Tuesday, February 22, 2005

what do you think:



Justin
Your first name of Justin makes you extremely generous. You have a bubbling, spontaneous nature and a happy-go-lucky outlook which helps smooth the pathway of life. Also you are sympathetic to the needs of others. Interested in art, music, singing, dancing, and anything of an artistic nature, you could become a very fine performer. Your spontaneous expression stands you in good stead during arguments or debates, though you are perhaps too outspoken and inclined to sarcasm. A very real weakness of this name is lack of system and order. The use of this name makes it extremely difficult to carry through and finish the things you start. It is easy to make promises in an effort to make others happy, although not so easy to keep them. You spend your money recklessly, seldom reckoning whether you can afford to be so generous. The use of this name can cause weak ankles, a strong desire for such foods as sweets or pickles, which causes skin or liver troubles, and a desire to eat too quickly.

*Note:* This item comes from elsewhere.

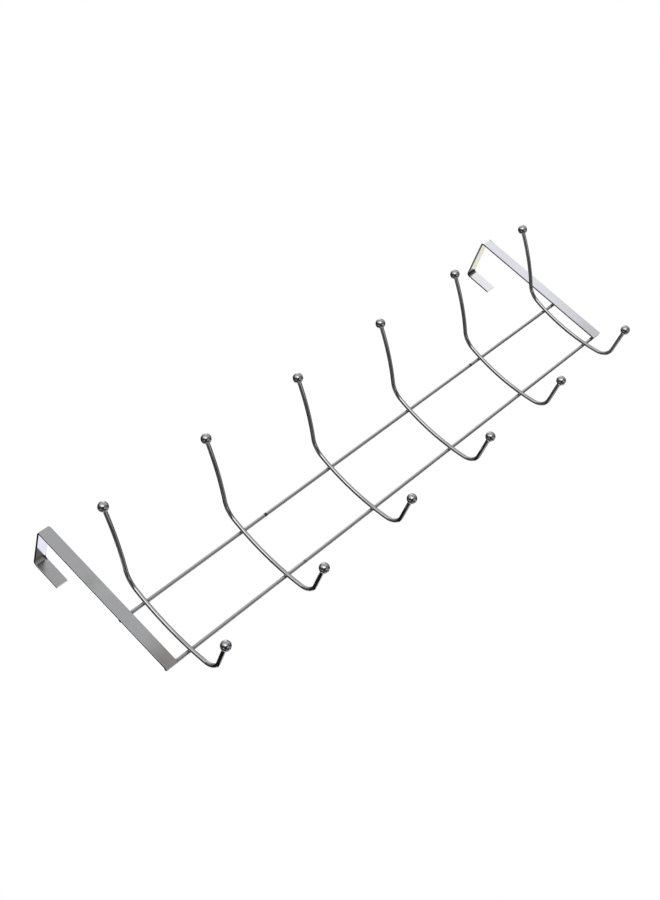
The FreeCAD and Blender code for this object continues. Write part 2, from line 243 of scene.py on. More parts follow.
# %% [markdown]
# The studio that the chrome mirrors
#
# Chrome has almost no colour of its own. What the eye reads as chrome is the room in it, so the light
# is the most important finish of all. The room could be built from lamps and cards, but they would
# stand in the way when the camera walks round the rack. Here the world holds them: each softbox is a
# soft-edged rectangle in one direction of the sky.

# %% Softboxes
def grey(level):
    """A light's colour without any tint."""
    return (level, level, level, 1.0)


SOFTBOXES = [
    # name, azimuth and elevation, half width, half height and edge in degrees, colour
    ("ceiling above the camera", (-42, 36), 20, 14, 8, grey(0.72)),
    ("table top below", (60, -66), 34, 14, 10, grey(0.24)),
    ("dim wall low on the left", (-98, -42), 26, 20, 10, grey(0.11)),
    ("white card round the lens", (-27, 4), 18, 17, 8, grey(1.32)),
    ("white card right of the lens", (-10, -14), 11, 10, 5, grey(1.20)),
    ("black flag below the camera", (-73, -41), 20, 14, 13, grey(0.0)),
    ("reflector left of the flag", (-99, -9), 10, 9, 9, grey(0.38)),
    ("reflector right of the flag", (-17, -65), 13, 9, 8, grey(0.48)),
    ("dark edge of the table", (36, -19), 23, 6, 5, (0.11, 0.11, 0.085, 1.0)),
    ("lamp overhead on the right", (98, 50), 26, 13, 10, grey(1.00)),
    ("white wall behind", (180, -3), 14, 10, 7, grey(0.80)),
    ("white sheet behind the left end", (157, -21), 8, 8, 3, (1.0, 0.99, 1.12, 1.0)),
    ("cream wall behind the right end", (134, -16), 6, 8, 3, (0.93, 0.90, 0.74, 1.0)),
    ("dim corner behind on the left", (-127, 13), 9, 8, 6, grey(0.15)),
    ("table light, behind on the left", (-176, -44), 18, 9, 8, grey(0.45)),
    ("table light, behind on the right", (133, -54), 16, 9, 10, grey(0.45)),
]
print(f"softboxes: {len(SOFTBOXES)}, the brightest of them {max(box[-1][0] for box in SOFTBOXES):.2f}")

# %% [markdown]
# A rectangle in the sky
#
# A gradient or a blurred disc would be simpler than a rectangle, but round patches give chrome a pearly
# look, and a strip with a clear edge is what makes a wire look round. A direction is split into how far
# it points ahead, across and up, as seen by someone who faces the softbox. Across over ahead is then
# the tangent of an angle, and a smooth step between two tangents is an edge that many degrees soft.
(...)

it seems pretty accurate... even the weak ankles part... i twist them all the time.

give it a try here.

Thursday, January 27, 2005

i'm a little late, but in case you haven't heard-- or haven't done anything about it yet...









listen to the racism here.

read about it here.

sign the petition here.

Thursday, January 13, 2005

my belly is full of street meat / my office is a mess / my mind is two ticks slower / my neck is all stress / i want to sleep / close my eyes and dream / walk beside green pastures / and drink from a bubbling stream / instead all i do is worry / busy researching and fretting / the street meat is not happy / it can't handle the woes of planning a wedding

Tuesday, January 4, 2005

2005.

back at work.

a bit jet-lagged from my seattle trip.

a bit bored from the lack of work at work.

a bit gaseous from the piece of chocolate i just ate.

but ready 'cause i know 2005 will be good.